- Instruction: Your task is to restate the data word for word.

- Source material:
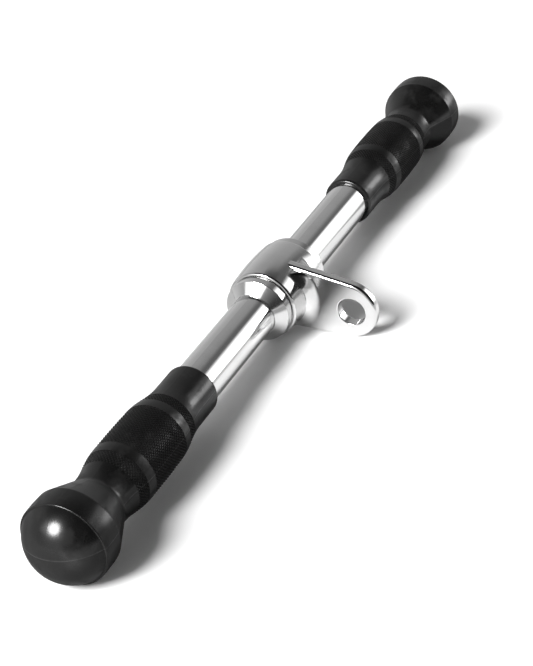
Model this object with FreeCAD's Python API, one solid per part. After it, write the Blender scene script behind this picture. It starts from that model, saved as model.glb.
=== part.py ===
import FreeCAD, Part
import math
import os

# Revolving straight bar for a cable crossover machine, in millimetres.
# Two moulded rubber grips with knob ends sit on a chrome tube. A chrome swivel
# turns on two bushes at the middle, between two collars, and its flat tab
# carries the eye that the cable's snap hook goes through.
#
# Frame: the origin is the middle of the eye, X runs along the bar and Z is up.
# The bar lies as it does on a floor: on its two knobs and on the tip of the tab.

# Running and seated fits
RUN_GAP = 0.05
SLIDE_GAP = 0.05
SEAT_GAP = 0.02
OVERRUN = 2.0

# Bar tube
TUBE_R = 12.7
TUBE_WALL = 2.6

# Grip: lengths from the inboard lip to the crown of the knob
GRIP_START = 104.6
SLEEVE_LEN = 17.4
SWELL_LEN = 30.0
BELLY_LEN = 29.0
WAIST_LEN = 24.0
NECK_LEN = 2.0
FLARE_LEN = 19.0
SKIRT_LEN = 13.0
DOME_LEN = 15.0

# Grip: radii and small rounds
SLEEVE_R = 14.9
BELLY_R = 18.5
BELLY_CROWN = 0.2
NECK_R = 15.5
SKIRT_R = 23.6
SKIRT_CROWN = 0.15
DOME_EDGE_R = 22.5
LIP_ROUND = 1.8
LIP_SHARE = 0.9
NECK_ROUND = 5.0
SKIRT_ROUND = 2.2
CREASE_ROUND = 0.6
CROWN_RUBBER = 14.0

# Grip: recessed bands that hold the diamond pattern, counted from the lip
FIRST_BAND_AT = 29.4
NARROW_BAND = 7.5
PLAIN_RING = 6.5
WIDE_BAND = 32.5
BAND_DEPTH = 0.35

# Plastic plug in each end of the tube
PLUG_DEPTH = 18.0
PLUG_WALL = 2.2
PLUG_HEAD = 2.0
PLUG_RIB = 0.6
PLUG_RIB_LEN = 2.0
PLUG_RIBS = 3

# Swivel barrel
BARREL_HALF = 19.25
BARREL_R = 21.3
BARREL_CROWN = 0.8
BARREL_ROUND = 1.4

# Flanged bushes
BUSH_WALL = 3.15
BUSH_LEN = 13.0
FLANGE_T = 1.25
FLANGE_LIP = 1.3
BUSH_CHAMFER = 0.5

# Thrust washers
WASHER_T = 0.75
WASHER_R = 17.7

# Collars
COLLAR_R = 18.8
COLLAR_BAND = 4.95
COLLAR_CONE = 4.8
COLLAR_LIP = 0.4
COLLAR_EDGE = 0.3

# Collar set screws
SCREW_R = 2.0
SCREW_LEN = 5.0
SCREW_SPOT = 0.3
SCREW_SETBACK = 2.5
SCREW_ANGLE = -55.0
SOCKET_FLATS = 2.0
SOCKET_DEPTH = 2.0

# Tab and eye
TAB_T = 6.4
TAB_ROOT_DROP = 0.9
TIP_REACH = 45.0
TIP_R = 17.1
EYE_BEYOND = 2.2
EYE_R = 8.2
EYE_ROUND = 0.7
TAB_ROUND = 1.8
TAB_ROUND_SHARE = 0.43
ROOT_BLEND = 7.4
WEB_ROUND = 2.5
WEB_ROUND_SHARE = 0.37

# Places worked out from the sizes above
GRIP_LENGTHS = [SLEEVE_LEN, SWELL_LEN, BELLY_LEN, WAIST_LEN, NECK_LEN,
                FLARE_LEN, SKIRT_LEN, DOME_LEN]
BAR_HALF = GRIP_START + sum(GRIP_LENGTHS)
GRIP_BORE_R = TUBE_R + SEAT_GAP
BORE_END = BAR_HALF - CROWN_RUBBER
TUBE_HALF = BORE_END - PLUG_HEAD - SEAT_GAP
TUBE_BORE_R = TUBE_R - TUBE_WALL
BUSH_BORE_R = TUBE_R + RUN_GAP
BUSH_R = BUSH_BORE_R + BUSH_WALL
BARREL_BORE_R = BUSH_R + SEAT_GAP
FLANGE_R = BUSH_R + FLANGE_LIP
FLANGE_AT = BARREL_HALF - FLANGE_T
WASHER_AT = BARREL_HALF + SLIDE_GAP
COLLAR_AT = WASHER_AT + WASHER_T
SCREW_AT = COLLAR_AT + SCREW_SETBACK
TAB_ROOT_R = BARREL_R - TAB_ROOT_DROP
TAB_EDGE = min(TAB_ROUND, (TAB_ROOT_R - BARREL_BORE_R) * TAB_ROUND_SHARE)
EYE_REACH = TIP_REACH + EYE_BEYOND
LYING_ANGLE = math.asin((SKIRT_R - TIP_R) / TIP_REACH)
AXIS_Y = EYE_REACH * math.cos(LYING_ANGLE)
AXIS_Z = EYE_REACH * math.sin(LYING_ANGLE)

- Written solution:
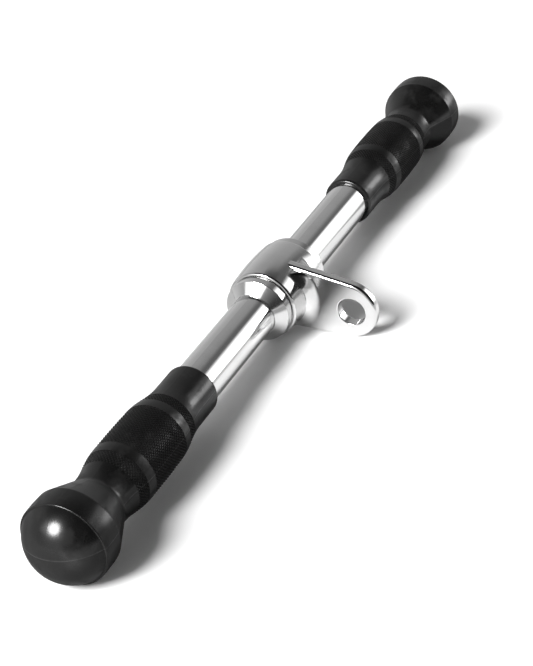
Model this object with FreeCAD's Python API, one solid per part. After it, write the Blender scene script behind this picture. It starts from that model, saved as model.glb.
=== part.py ===
import FreeCAD, Part
import math
import os

# Revolving straight bar for a cable crossover machine, in millimetres.
# Two moulded rubber grips with knob ends sit on a chrome tube. A chrome swivel
# turns on two bushes at the middle, between two collars, and its flat tab
# carries the eye that the cable's snap hook goes through.
#
# Frame: the origin is the middle of the eye, X runs along the bar and Z is up.
# The bar lies as it does on a floor: on its two knobs and on the tip of the tab.

# Running and seated fits
RUN_GAP = 0.05
SLIDE_GAP = 0.05
SEAT_GAP = 0.02
OVERRUN = 2.0

# Bar tube
TUBE_R = 12.7
TUBE_WALL = 2.6

# Grip: lengths from the inboard lip to the crown of the knob
GRIP_START = 104.6
SLEEVE_LEN = 17.4
SWELL_LEN = 30.0
BELLY_LEN = 29.0
WAIST_LEN = 24.0
NECK_LEN = 2.0
FLARE_LEN = 19.0
SKIRT_LEN = 13.0
DOME_LEN = 15.0

# Grip: radii and small rounds
SLEEVE_R = 14.9
BELLY_R = 18.5
BELLY_CROWN = 0.2
NECK_R = 15.5
SKIRT_R = 23.6
SKIRT_CROWN = 0.15
DOME_EDGE_R = 22.5
LIP_ROUND = 1.8
LIP_SHARE = 0.9
NECK_ROUND = 5.0
SKIRT_ROUND = 2.2
CREASE_ROUND = 0.6
CROWN_RUBBER = 14.0

# Grip: recessed bands that hold the diamond pattern, counted from the lip
FIRST_BAND_AT = 29.4
NARROW_BAND = 7.5
PLAIN_RING = 6.5
WIDE_BAND = 32.5
BAND_DEPTH = 0.35

# Plastic plug in each end of the tube
PLUG_DEPTH = 18.0
PLUG_WALL = 2.2
PLUG_HEAD = 2.0
PLUG_RIB = 0.6
PLUG_RIB_LEN = 2.0
PLUG_RIBS = 3

# Swivel barrel
BARREL_HALF = 19.25
BARREL_R = 21.3
BARREL_CROWN = 0.8
BARREL_ROUND = 1.4

# Flanged bushes
BUSH_WALL = 3.15
BUSH_LEN = 13.0
FLANGE_T = 1.25
FLANGE_LIP = 1.3
BUSH_CHAMFER = 0.5

# Thrust washers
WASHER_T = 0.75
WASHER_R = 17.7

# Collars
COLLAR_R = 18.8
COLLAR_BAND = 4.95
COLLAR_CONE = 4.8
COLLAR_LIP = 0.4
COLLAR_EDGE = 0.3

# Collar set screws
SCREW_R = 2.0
SCREW_LEN = 5.0
SCREW_SPOT = 0.3
SCREW_SETBACK = 2.5
SCREW_ANGLE = -55.0
SOCKET_FLATS = 2.0
SOCKET_DEPTH = 2.0

# Tab and eye
TAB_T = 6.4
TAB_ROOT_DROP = 0.9
TIP_REACH = 45.0
TIP_R = 17.1
EYE_BEYOND = 2.2
EYE_R = 8.2
EYE_ROUND = 0.7
TAB_ROUND = 1.8
TAB_ROUND_SHARE = 0.43
ROOT_BLEND = 7.4
WEB_ROUND = 2.5
WEB_ROUND_SHARE = 0.37

# Places worked out from the sizes above
GRIP_LENGTHS = [SLEEVE_LEN, SWELL_LEN, BELLY_LEN, WAIST_LEN, NECK_LEN,
                FLARE_LEN, SKIRT_LEN, DOME_LEN]
BAR_HALF = GRIP_START + sum(GRIP_LENGTHS)
GRIP_BORE_R = TUBE_R + SEAT_GAP
BORE_END = BAR_HALF - CROWN_RUBBER
TUBE_HALF = BORE_END - PLUG_HEAD - SEAT_GAP
TUBE_BORE_R = TUBE_R - TUBE_WALL
BUSH_BORE_R = TUBE_R + RUN_GAP
BUSH_R = BUSH_BORE_R + BUSH_WALL
BARREL_BORE_R = BUSH_R + SEAT_GAP
FLANGE_R = BUSH_R + FLANGE_LIP
FLANGE_AT = BARREL_HALF - FLANGE_T
WASHER_AT = BARREL_HALF + SLIDE_GAP
COLLAR_AT = WASHER_AT + WASHER_T
SCREW_AT = COLLAR_AT + SCREW_SETBACK
TAB_ROOT_R = BARREL_R - TAB_ROOT_DROP
TAB_EDGE = min(TAB_ROUND, (TAB_ROOT_R - BARREL_BORE_R) * TAB_ROUND_SHARE)
EYE_REACH = TIP_REACH + EYE_BEYOND
LYING_ANGLE = math.asin((SKIRT_R - TIP_R) / TIP_REACH)
AXIS_Y = EYE_REACH * math.cos(LYING_ANGLE)
AXIS_Z = EYE_REACH * math.sin(LYING_ANGLE)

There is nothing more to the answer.